If the appraisal comes in at or above your offer price, you're golden. Your lender moves forward with final loan approval, which involves a last round of document verification and underwriting.
If the appraisal comes in low, you have options. Renegotiate the purchase price down to the appraised value. Cover the difference out of pocket. Or walk away under your appraisal contingency. This is why contingencies matter and why you should think very carefully before waiving them.
Step 8: Closing Day
Closing is the finish line, and it's honestly the most anticlimactic part of the whole process. You show up at the title company or attorney's office, sit down at a table, and sign a stack of documents. The title company handles the transfer of funds, the recording of the deed, and the disbursement of everyone's money.
Before closing, you'll do a final walkthrough of the property to make sure the seller hasn't trashed the place and any agreed upon repairs were completed. Then you sign, the funds transfer, and you get the keys. That's it. You own a house.
The Timeline and the Truth
From accepted offer to keys in hand, the whole process typically takes 45 to 60 days. That's the mortgage processing, the inspection, the appraisal, the underwriting, and the closing all combined.

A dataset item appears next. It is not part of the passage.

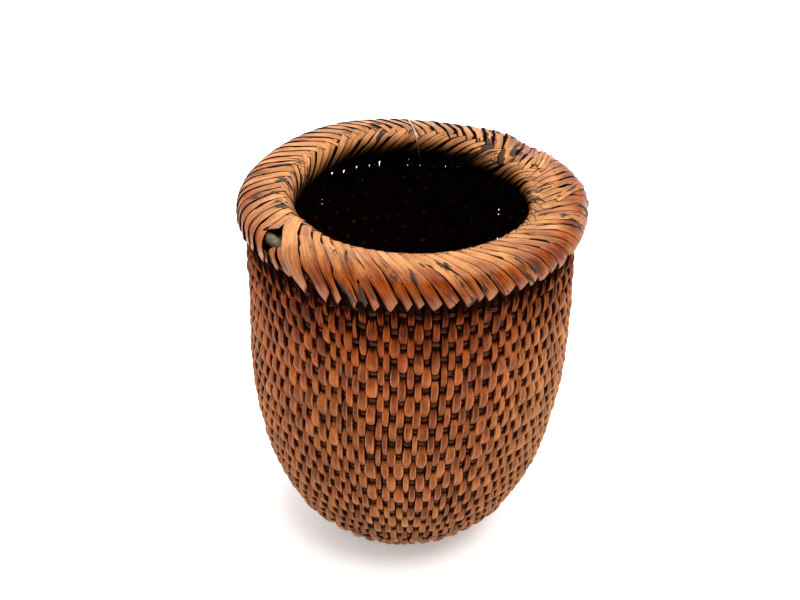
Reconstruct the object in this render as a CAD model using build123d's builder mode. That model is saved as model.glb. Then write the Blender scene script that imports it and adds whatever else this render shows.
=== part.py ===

Here's the part the industry doesn't want you to internalize: your buyer's agent would follow this exact same sequence of steps. Every single one. The pre-approval, the search, the showings, the offer, the inspection, the appraisal, the closing. None of these steps require a real estate agent. They require you making decisions and a few qualified professionals, a lender, an inspector, an attorney, and a title company, doing their specific jobs.
The only difference is that with an agent, you'd also be writing a check for $10,000 to $15,000 at the end. For following the same process you can follow yourself with a little preparation and the right information.
That's not a complicated trade-off. That's just math.